### Your instructions
Pull every line that holds the word "this" from the entries.

Collected data:

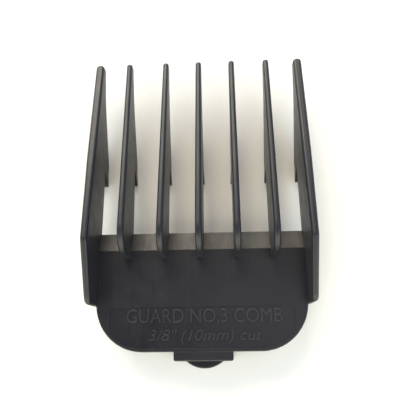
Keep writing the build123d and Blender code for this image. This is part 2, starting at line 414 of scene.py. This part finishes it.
def strip_shape():
    """Closed mesh of the strip, with rounded rear corners and a rounded foot."""
    outline = strip_outline()
    low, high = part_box("latch_arm")
    middle_x = (low.x + high.x) / 2
    shape = bmesh.new()
    rings = []
    for x, depth in strip_stations((high.x - low.x) / 2):
        rear = low.y + drawn_in(depth, STRIP_CORNER_ROUND)
        foot = low.z + drawn_in(depth, STRIP_FOOT_ROUND)
        ring = [(middle_x + x, max(point.x, rear), max(point.y, foot)) for point in outline]
        rings.append([shape.verts.new(place) for place in ring])
    for near, away in zip(rings, rings[1:]):
        for i in range(len(near)):
            shape.faces.new((near[i - 1], near[i], away[i], away[i - 1]))
    shape.faces.new(rings[0])
    shape.faces.new(list(reversed(rings[-1])))
    bmesh.ops.remove_doubles(shape, verts=shape.verts, dist=WELD)
    bmesh.ops.recalc_face_normals(shape, faces=shape.faces)
    return shape


def make_strip():
    """The whole bending latch as one moulding."""
    piece = make_piece("latch_strip", strip_shape())
    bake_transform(piece)
    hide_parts("latch_web", "latch_root", "latch_arm")
    return piece


def make_root():
    """Block under the strip's fixed end, against the plate's rear face."""
    low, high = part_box("latch_root")
    top = Vector((high.x, high.y, high.z - STRIP_THICKNESS))
    shape = bmesh.new()
    place = Matrix.Translation((low + top) / 2) @ Matrix.Diagonal((*(top - low), 1))
    bmesh.ops.create_cube(shape, size=1, matrix=place)
    piece = make_piece("latch_root_block", shape)
    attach(piece, "comb")
    return piece


# ---------------------------------------------------------------- lettering


def letter_mesh(name, text, slant):
    """Solid letters of Blender's own font, at no particular size."""
    curve = bpy.data.curves.new(name, "FONT")
    curve.body = text
    curve.size = 1.0
    curve.shear = slant
    curve.align_x = "CENTER"
    curve.align_y = "CENTER"
    curve.extrude = 0.02
    curve.resolution_u = 4
    letters = bpy.data.objects.new(name, curve)
    bpy.context.scene.collection.objects.link(letters)
    bpy.context.view_layer.update()
    mesh = bpy.data.meshes.new_from_object(letters.evaluated_get(bpy.context.evaluated_depsgraph_get()))
    bpy.data.objects.remove(letters)
    return mesh


def make_lettering(name, text, height, width, place, slant):
    """Raised plain lettering on the panel, upright to someone who holds the latch."""
    mesh = letter_mesh(name, text, slant)
    corners = [v.co for v in mesh.vertices]
    low = Vector([min(c[i] for c in corners) for i in range(3)])
    high = Vector([max(c[i] for c in corners) for i in range(3)])
    size = high - low
    scale = (width / size.x, height / size.y, (LETTER_RELIEF + LETTER_SUNK) / size.z)
    middle = Vector((*place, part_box("label_panel")[1].z + (LETTER_RELIEF - LETTER_SUNK) / 2))
    mesh.transform(
        Matrix.Translation(middle) @ Matrix.Diagonal((*scale, 1)) @ Matrix.Translation(-(low + high) / 2)
    )
    shape = bmesh.new()
    shape.from_mesh(mesh)
    bmesh.ops.remove_doubles(shape, verts=shape.verts, dist=WELD)
    piece = make_piece(name, shape)
    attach(piece, "comb")
    return piece


# ---------------------------------------------------------------- the scene


make_camera()
make_world()
make_floor(make_paper())
for light in LIGHTS:
    make_light(*light)

body_nylon = make_nylon("black_nylon", BLACK, 0.43, 0.09 * MM, 0.004 * MM)
panel_nylon = make_nylon("panel_nylon", BLACK, 0.39, 0.16 * MM, 0.008 * MM)
# The lettering gets the paler black, a painted highlight on its raised faces
letter_nylon = make_nylon("letter_nylon", LETTER_BLACK_PAINTED_HIGHLIGHT, 0.42, 0.16 * MM, 0.006 * MM)

for node_name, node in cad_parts.items():
    node.data.materials.clear()
    node.data.materials.append(panel_nylon if node_name == "label_panel" else body_nylon)

make_strip().data.materials.append(body_nylon)
make_root().data.materials.append(body_nylon)
for mark in LETTERING:
    make_lettering(*mark).data.materials.append(letter_nylon)

bpy.context.scene.view_settings.view_transform = "Standard"
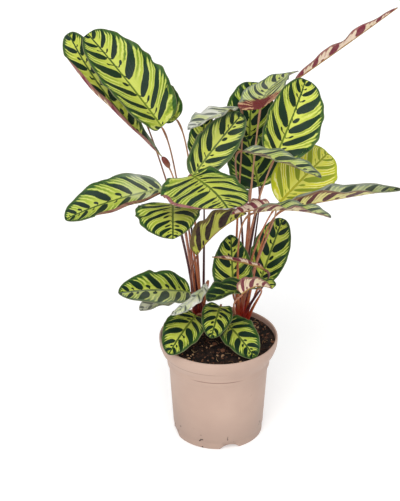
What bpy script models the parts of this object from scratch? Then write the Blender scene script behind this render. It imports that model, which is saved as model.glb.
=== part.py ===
"""Potted calathea: a plastic nursery pot of soil, three clumps of leaf stalks and 32 blades.

Metres in the scene, millimetres in the values below. The origin is the middle of the pot's underside,
+Z is up and the plant's front looks along -Y.
"""

import math

import bmesh
import bpy
from mathutils import Vector, noise

MM = 0.001

POT_HEIGHT = 127
LIP_RADIUS = 70
LIP_FOOT = 114
COLLAR_RADIUS = 61
COLLAR_TOP = 101
COLLAR_FOOT = 88
WALL_TOP_RADIUS = 58.5
FOOT_RADIUS = 53.4
FOOT_LIFT = 7
POT_WALL = 1.6
PAD_RADIUS = 20
PAD_FOOT_RADIUS = 28
POT_STEPS = 40
NOTCHES = 4
NOTCH_WIDTH = 24
NOTCH_HEIGHT = 6.2
FIRST_NOTCH_DEGREES = -75

SOIL_TOP = 121
SOIL_GAP = 0.3
SOIL_RELIEF = 1.6
SOIL_HILL = 3

CROWN_DEPTH = 24
CROWN_RISE = 5
STALK_FOOT_RADIUS = 1.9
STALK_TOP_RADIUS = 1.05
PULVINUS_RADIUS = 1.6
PULVINUS_LENGTH = 16
STALK_POINTS = 9
STALK_FOOT_DEPTH = 6
STALK_RISE_SHARE = 0.55
STALK_LEAN_SHARE = 0.28
JOINT_GAP = 0.6

BLADE_THICKNESS = 0.8
BLADE_ACROSS = 6
BLADE_ALONG = 10
BLADE_END_HALF = 1.4

GREEN = (0.16, 0.30, 0.05, 1)
YELLOW_GREEN = (0.45, 0.52, 0.05, 1)
STALK_RED = (0.36, 0.11, 0.05, 1)
POT_TAUPE = (0.61, 0.46, 0.37, 1)
PEAT = (0.045, 0.024, 0.014, 1)

# Each clump's crown: where it stands in the soil, and its radius.
CLUMPS = {
    "left": ((-22, 33), 13),
    "right": ((26, 34), 13),
    "front": ((-4, 8), 8),
}


def leaf(clump, base, tip, width, face, arch=6, fold=(14, 14), curl=(10, 10), twist=0, wave=2, waves=3,
         sway=0, cup=3, blunt=0.5, belly=0.9, sides=(1, 1), bow=(0, 0)):
    """One leaf. face is the compass angle (0 to the front, 90 to the right) and the height angle that the
    upper side looks to. fold and curl are the left and the right half's, arch and sway bend the midrib
    towards the upper side and to the right, and cup lifts the lobes beside the blade's foot. A higher blunt
    gives narrower ends, a lower belly brings the widest place nearer the foot, sides widens the left and
    the right half, and bow bends the stalk's lower part to the right and to the back."""
    return {
        "clump": clump,
        "base": Vector(base),
        "tip": Vector(tip),
        "width": width,
        "face": face,
        "arch": arch,
        "fold": fold,
        "curl": curl,
        "twist": twist,
        "wave": wave,
        "waves": waves,
        "sway": sway,
        "cup": cup,
        "blunt": blunt,
        "belly": belly,
        "sides": sides,
        "bow": Vector((*bow, 0)),
    }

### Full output
Keep writing the build123d and Blender code for this image. This is part 2, starting at line 414 of scene.py. This part finishes it.
What bpy script models the parts of this object from scratch? Then write the Blender scene script behind this render. It imports that model, which is saved as model.glb.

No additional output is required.